At New Statesman magazine, Hugh Aldersley-Williams quotes Mary Douglas and Aaron Wildavsky’s Risk and Culture,
“people select their awareness of certain dangers to conform with a specific way of life”. He worries that we may reach a state in which “all we have in common is our fears”.
Actually, it’s very unlikely we’ll reach a consensus on our fears. The question of risk is a vexed one. According to Ulrich Beck, modernity is the process by which progress is overtaken by its negative side effects, so that the side effects, especially pollution of all sorts, become the main event. This is the ‘risk society’ in which we are increasingly defined by our status vis a vis threats to life – we take ‘social risk positions’. In stark contrast, Frank Furedi sees this as shamefully defeatist. For Furedi human ingenuity is the flame that burns eternal and there is no threat that isn’t in the end a wonderful opportunity.

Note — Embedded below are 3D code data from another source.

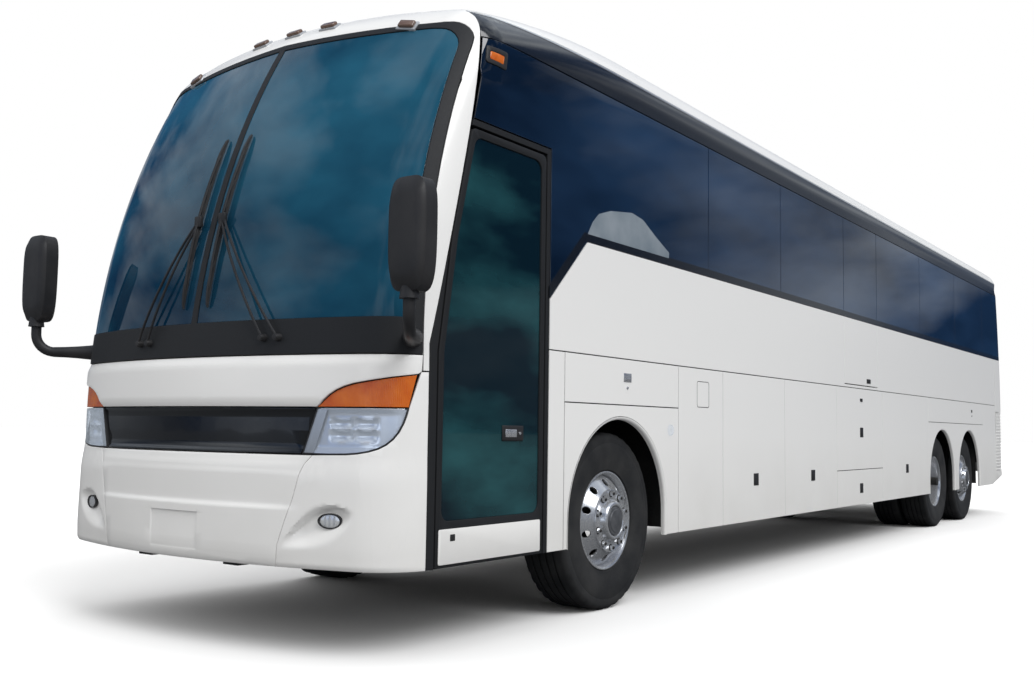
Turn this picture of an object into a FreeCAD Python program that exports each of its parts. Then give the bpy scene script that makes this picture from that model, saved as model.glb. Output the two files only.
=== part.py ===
import FreeCAD, Part
import math
import os
from FreeCAD import Vector

# Lengths are millimetres. While the coach is drawn, y runs rearwards from the
# front axle, x to the coach's left and z up from the ground.

# Body envelope
body_width = 2591.0
body_length = 13716.0
front_overhang = 2250.0
rear_end_y = body_length - front_overhang
bumper_proud = 30.0
skirt_z = 413.0
front_bow_radius = 3800.0
front_corner_radius = 330.0
rake_start_z = 1100.0
rake_radius = 4200.0
rear_bow_radius = 9000.0
rear_corner_radius = 250.0
rear_rake_start_z = 1400.0
rear_rake_radius = 9000.0
roof_crown_z = 3570.0
roof_rise = 373.0
roof_shoulder_radius = 300.0
roof_dip_y = 200.0
roof_dip_radius = 7500.0
wall = 45.0
pane = 8.0
trim_depth = 25.0
rake_stations = 7
dip_stations = 5
bow_facets = 4
corner_facets = 4
rod_sides = 8
bore_sides = 12
bend_steps = 4
overrun = 60.0
panel_gap = 8.0
seat_gap = 0.3

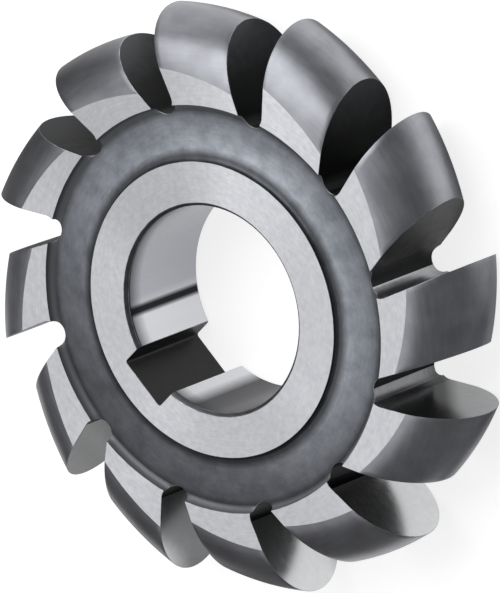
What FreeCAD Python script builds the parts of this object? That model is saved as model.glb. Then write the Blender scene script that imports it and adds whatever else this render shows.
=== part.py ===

He disparages Beck’s thesis as ‘the culture of fear’. So who is correct? My money is on something known as grid-group cultural theory (developed by Douglas, Wildavsky and others) which proposes there are four mutually antagonistic cultural perspectives which institutions and individuals in them can adopt. Beck speaks for ‘Egalitarianism’, Furedi for ‘Individualism’, but there are two others, “Fatalism’ and ‘Hierarchy’. All coalitions of risk (eg the idea that wearing seatbelts in cars has saved lives, see the work of John Adams) are no more than fairly unstable temporary agreements between two or more of these.